## Task brief
Output all lines exactly.

## Dataset content
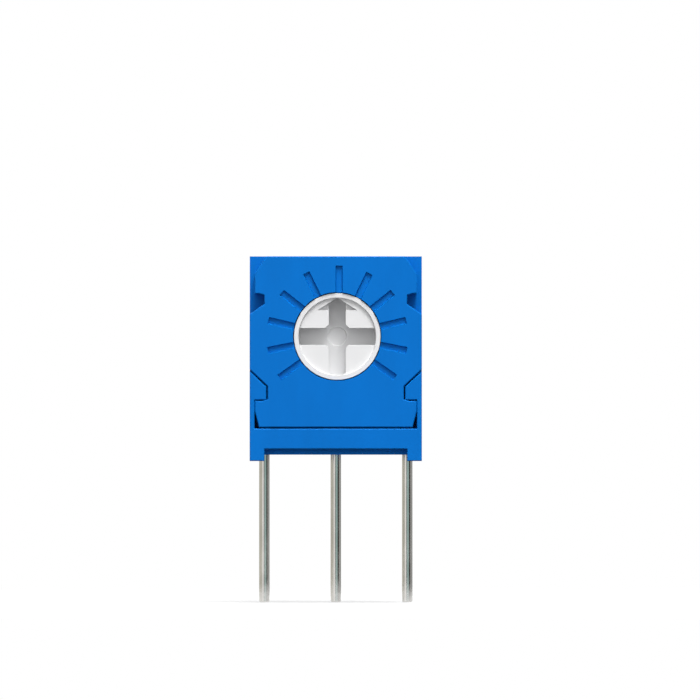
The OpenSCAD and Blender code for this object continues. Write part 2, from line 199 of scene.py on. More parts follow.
def new_material(name):
    """An empty node material with its output and one Principled shader."""
    material = bpy.data.materials.new(name)
    material.use_nodes = True
    tree = material.node_tree
    tree.nodes.clear()
    output = tree.nodes.new("ShaderNodeOutputMaterial")
    shader = tree.nodes.new("ShaderNodeBsdfPrincipled")
    output.location = (600, 0)
    shader.location = (300, 0)
    tree.links.new(shader.outputs["BSDF"], output.inputs["Surface"])
    return material, tree, shader


def object_pattern(tree, scale, at=(-700, 0)):
    """Object coordinates, scaled to repeat that many times a metre along each axis."""
    coordinates = tree.nodes.new("ShaderNodeTexCoord")
    coordinates.location = (at[0] - 200, at[1])
    mapping = tree.nodes.new("ShaderNodeMapping")
    mapping.location = at
    mapping.inputs["Scale"].default_value = scale
    tree.links.new(coordinates.outputs["Object"], mapping.inputs["Vector"])
    return mapping.outputs["Vector"]


def noise(tree, vector, detail=3.0, roughness=0.5, at=(-450, 0)):
    """A noise texture's value along a vector."""
    node = tree.nodes.new("ShaderNodeTexNoise")
    node.location = at
    node.inputs["Scale"].default_value = 1.0
    node.inputs["Detail"].default_value = detail
    node.inputs["Roughness"].default_value = roughness
    tree.links.new(vector, node.inputs["Vector"])
    return node.outputs["Fac"]


def ramp(tree, value, stops):
    """A colour ramp through (position, colour) stops."""
    node = tree.nodes.new("ShaderNodeValToRGB")
    node.location = (-200, 0)
    elements = node.color_ramp.elements
    while len(elements) < len(stops):
        elements.new(0.5)
    for element, (position, colour) in zip(elements, stops):
        element.position = position
        element.color = (*colour, 1)
    tree.links.new(value, node.inputs["Fac"])
    return node.outputs["Color"]


def span(tree, value, low, high):
    """Maps a noise's usual span, 0.3 to 0.7, to low and high."""
    node = tree.nodes.new("ShaderNodeMapRange")
    node.location = (-200, -200)
    node.inputs["From Min"].default_value = 0.3
    node.inputs["From Max"].default_value = 0.7
    node.inputs["To Min"].default_value = low
    node.inputs["To Max"].default_value = high
    tree.links.new(value, node.inputs["Value"])
    return node.outputs["Result"]


def bump(tree, shader, height, depth):
    """Feeds a height, with its depth in metres, to a shader's normal."""
    node = tree.nodes.new("ShaderNodeBump")
    node.location = (50, -300)
    node.inputs["Distance"].default_value = depth
    node.inputs["Strength"].default_value = 1.0
    tree.links.new(height, node.inputs["Height"])
    tree.links.new(node.outputs["Normal"], shader.inputs["Normal"])


def tint(colour, factor):
    """A colour made lighter or darker by a factor."""
    return tuple(min(1.0, c * factor) for c in colour)


def emission(tree, colour, strength=1.0):
    """A shader that gives off light."""
    node = tree.nodes.new("ShaderNodeEmission")
    node.inputs["Color"].default_value = (*colour, 1)
    node.inputs["Strength"].default_value = strength
    return node


def seen_light(tree):
    """One for what the camera sees, also in a mirror or through glass, and else nothing."""
    path = tree.nodes.new("ShaderNodeLightPath")
    seen = path.outputs["Is Camera Ray"]
    for kind in ("Is Glossy Ray", "Is Transmission Ray"):
        either = tree.nodes.new("ShaderNodeMath")
        either.operation = "MAXIMUM"
        tree.links.new(seen, either.inputs[0])
        tree.links.new(path.outputs[kind], either.inputs[1])
        seen = either.outputs[0]
    return seen


def mixed(tree, share, first, second):
    """Two shaders, mixed by the share of the second."""
    node = tree.nodes.new("ShaderNodeMixShader")
    tree.links.new(share, node.inputs[0])
    tree.links.new(first.outputs[0], node.inputs[1])
    tree.links.new(second.outputs[0], node.inputs[2])
    return node


# Finishes

def blue_moulding(name, look):
    """Moulded thermoplastic: nearly even colour, fine spark-eroded grain, faint flow marks."""
    material, tree, shader = new_material(name)
    colour = tuple(look.colour)
    grain = object_pattern(tree, (1 / look.grain,) * 3)
    flow = object_pattern(tree, (900, 900, 260), at=(-700, -400))
    mottle = noise(tree, flow, detail=4.0, roughness=0.6, at=(-450, -400))
    tone = ramp(tree, mottle, [(0.32, tint(colour, 0.96)), (0.68, tint(colour, 1.04))])
    tree.links.new(tone, shader.inputs["Base Color"])
    fine = noise(tree, grain, detail=2.0, at=(-450, 0))
    tree.links.new(span(tree, fine, look.roughness - 0.05, look.roughness + 0.06),
                   shader.inputs["Roughness"])
    shader.inputs["Specular IOR Level"].default_value = look.gloss
    bump(tree, shader, fine, look.grain_depth)
    return material


def white_moulding(name, look):
    """Unfilled white thermoplastic that lets a little light in, with a fine grain."""
    material, tree, shader = new_material(name)
    colour = tuple(look.colour)
    grain = object_pattern(tree, (1 / look.grain,) * 3)
    fine = noise(tree, grain, detail=2.0)
    cloud = noise(tree, object_pattern(tree, (1500,) * 3, at=(-700, -400)), at=(-450, -400))
    tone = ramp(tree, cloud, [(0.3, tint(colour, 0.975)), (0.7, colour)])
    tree.links.new(tone, shader.inputs["Base Color"])
    tree.links.new(span(tree, fine, look.roughness - 0.05, look.roughness + 0.08),
                   shader.inputs["Roughness"])
    shader.inputs["Specular IOR Level"].default_value = look.gloss
    shader.inputs["Subsurface Weight"].default_value = look.glow
    shader.inputs["Subsurface Radius"].default_value = (1.0, 0.9, 0.8)
    shader.inputs["Subsurface Scale"].default_value = look.glow_depth
    bump(tree, shader, fine, look.grain_depth)
    return material


def drawn_metal(name, colour, roughness, across, along, depth):
    """Metal with fine lines along Z, uneven in gloss and slightly uneven in colour."""
    material, tree, shader = new_material(name)
    lines = noise(tree, object_pattern(tree, (across, across, along)), detail=4.0)
    patches = noise(tree, object_pattern(tree, (2200, 2200, 900), at=(-700, -400)),
                    detail=4.0, at=(-450, -400))
    tone = ramp(tree, patches, [(0.3, tint(colour, 0.9)), (0.7, tint(colour, 1.04))])
    tree.links.new(tone, shader.inputs["Base Color"])
    tree.links.new(span(tree, patches, roughness - 0.03, roughness + 0.06),
                   shader.inputs["Roughness"])
    shader.inputs["Metallic"].default_value = 1.0
    bump(tree, shader, lines, depth)
    return material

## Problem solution
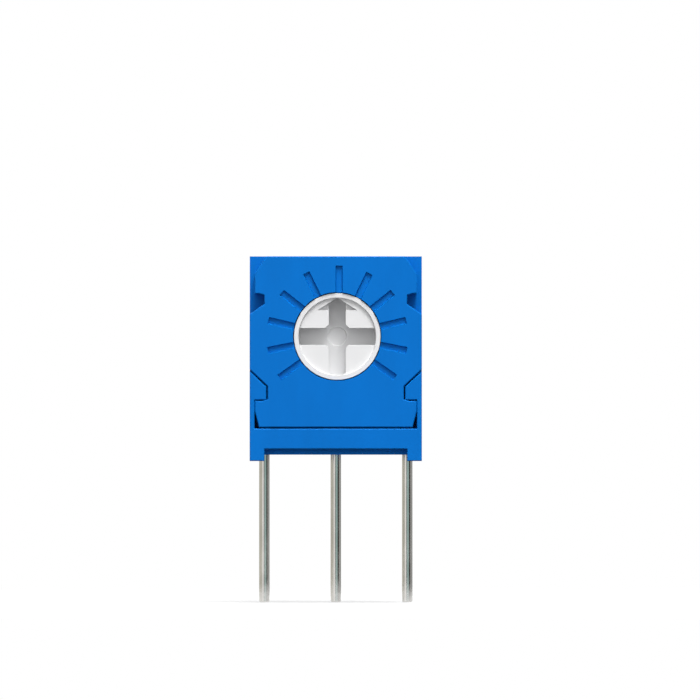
The OpenSCAD and Blender code for this object continues. Write part 2, from line 199 of scene.py on. More parts follow.
def new_material(name):
    """An empty node material with its output and one Principled shader."""
    material = bpy.data.materials.new(name)
    material.use_nodes = True
    tree = material.node_tree
    tree.nodes.clear()
    output = tree.nodes.new("ShaderNodeOutputMaterial")
    shader = tree.nodes.new("ShaderNodeBsdfPrincipled")
    output.location = (600, 0)
    shader.location = (300, 0)
    tree.links.new(shader.outputs["BSDF"], output.inputs["Surface"])
    return material, tree, shader


def object_pattern(tree, scale, at=(-700, 0)):
    """Object coordinates, scaled to repeat that many times a metre along each axis."""
    coordinates = tree.nodes.new("ShaderNodeTexCoord")
    coordinates.location = (at[0] - 200, at[1])
    mapping = tree.nodes.new("ShaderNodeMapping")
    mapping.location = at
    mapping.inputs["Scale"].default_value = scale
    tree.links.new(coordinates.outputs["Object"], mapping.inputs["Vector"])
    return mapping.outputs["Vector"]


def noise(tree, vector, detail=3.0, roughness=0.5, at=(-450, 0)):
    """A noise texture's value along a vector."""
    node = tree.nodes.new("ShaderNodeTexNoise")
    node.location = at
    node.inputs["Scale"].default_value = 1.0
    node.inputs["Detail"].default_value = detail
    node.inputs["Roughness"].default_value = roughness
    tree.links.new(vector, node.inputs["Vector"])
    return node.outputs["Fac"]


def ramp(tree, value, stops):
    """A colour ramp through (position, colour) stops."""
    node = tree.nodes.new("ShaderNodeValToRGB")
    node.location = (-200, 0)
    elements = node.color_ramp.elements
    while len(elements) < len(stops):
        elements.new(0.5)
    for element, (position, colour) in zip(elements, stops):
        element.position = position
        element.color = (*colour, 1)
    tree.links.new(value, node.inputs["Fac"])
    return node.outputs["Color"]


def span(tree, value, low, high):
    """Maps a noise's usual span, 0.3 to 0.7, to low and high."""
    node = tree.nodes.new("ShaderNodeMapRange")
    node.location = (-200, -200)
    node.inputs["From Min"].default_value = 0.3
    node.inputs["From Max"].default_value = 0.7
    node.inputs["To Min"].default_value = low
    node.inputs["To Max"].default_value = high
    tree.links.new(value, node.inputs["Value"])
    return node.outputs["Result"]


def bump(tree, shader, height, depth):
    """Feeds a height, with its depth in metres, to a shader's normal."""
    node = tree.nodes.new("ShaderNodeBump")
    node.location = (50, -300)
    node.inputs["Distance"].default_value = depth
    node.inputs["Strength"].default_value = 1.0
    tree.links.new(height, node.inputs["Height"])
    tree.links.new(node.outputs["Normal"], shader.inputs["Normal"])


def tint(colour, factor):
    """A colour made lighter or darker by a factor."""
    return tuple(min(1.0, c * factor) for c in colour)


def emission(tree, colour, strength=1.0):
    """A shader that gives off light."""
    node = tree.nodes.new("ShaderNodeEmission")
    node.inputs["Color"].default_value = (*colour, 1)
    node.inputs["Strength"].default_value = strength
    return node


def seen_light(tree):
    """One for what the camera sees, also in a mirror or through glass, and else nothing."""
    path = tree.nodes.new("ShaderNodeLightPath")
    seen = path.outputs["Is Camera Ray"]
    for kind in ("Is Glossy Ray", "Is Transmission Ray"):
        either = tree.nodes.new("ShaderNodeMath")
        either.operation = "MAXIMUM"
        tree.links.new(seen, either.inputs[0])
        tree.links.new(path.outputs[kind], either.inputs[1])
        seen = either.outputs[0]
    return seen


def mixed(tree, share, first, second):
    """Two shaders, mixed by the share of the second."""
    node = tree.nodes.new("ShaderNodeMixShader")
    tree.links.new(share, node.inputs[0])
    tree.links.new(first.outputs[0], node.inputs[1])
    tree.links.new(second.outputs[0], node.inputs[2])
    return node


# Finishes

def blue_moulding(name, look):
    """Moulded thermoplastic: nearly even colour, fine spark-eroded grain, faint flow marks."""
    material, tree, shader = new_material(name)
    colour = tuple(look.colour)
    grain = object_pattern(tree, (1 / look.grain,) * 3)
    flow = object_pattern(tree, (900, 900, 260), at=(-700, -400))
    mottle = noise(tree, flow, detail=4.0, roughness=0.6, at=(-450, -400))
    tone = ramp(tree, mottle, [(0.32, tint(colour, 0.96)), (0.68, tint(colour, 1.04))])
    tree.links.new(tone, shader.inputs["Base Color"])
    fine = noise(tree, grain, detail=2.0, at=(-450, 0))
    tree.links.new(span(tree, fine, look.roughness - 0.05, look.roughness + 0.06),
                   shader.inputs["Roughness"])
    shader.inputs["Specular IOR Level"].default_value = look.gloss
    bump(tree, shader, fine, look.grain_depth)
    return material


def white_moulding(name, look):
    """Unfilled white thermoplastic that lets a little light in, with a fine grain."""
    material, tree, shader = new_material(name)
    colour = tuple(look.colour)
    grain = object_pattern(tree, (1 / look.grain,) * 3)
    fine = noise(tree, grain, detail=2.0)
    cloud = noise(tree, object_pattern(tree, (1500,) * 3, at=(-700, -400)), at=(-450, -400))
    tone = ramp(tree, cloud, [(0.3, tint(colour, 0.975)), (0.7, colour)])
    tree.links.new(tone, shader.inputs["Base Color"])
    tree.links.new(span(tree, fine, look.roughness - 0.05, look.roughness + 0.08),
                   shader.inputs["Roughness"])
    shader.inputs["Specular IOR Level"].default_value = look.gloss
    shader.inputs["Subsurface Weight"].default_value = look.glow
    shader.inputs["Subsurface Radius"].default_value = (1.0, 0.9, 0.8)
    shader.inputs["Subsurface Scale"].default_value = look.glow_depth
    bump(tree, shader, fine, look.grain_depth)
    return material


def drawn_metal(name, colour, roughness, across, along, depth):
    """Metal with fine lines along Z, uneven in gloss and slightly uneven in colour."""
    material, tree, shader = new_material(name)
    lines = noise(tree, object_pattern(tree, (across, across, along)), detail=4.0)
    patches = noise(tree, object_pattern(tree, (2200, 2200, 900), at=(-700, -400)),
                    detail=4.0, at=(-450, -400))
    tone = ramp(tree, patches, [(0.3, tint(colour, 0.9)), (0.7, tint(colour, 1.04))])
    tree.links.new(tone, shader.inputs["Base Color"])
    tree.links.new(span(tree, patches, roughness - 0.03, roughness + 0.06),
                   shader.inputs["Roughness"])
    shader.inputs["Metallic"].default_value = 1.0
    bump(tree, shader, lines, depth)
    return material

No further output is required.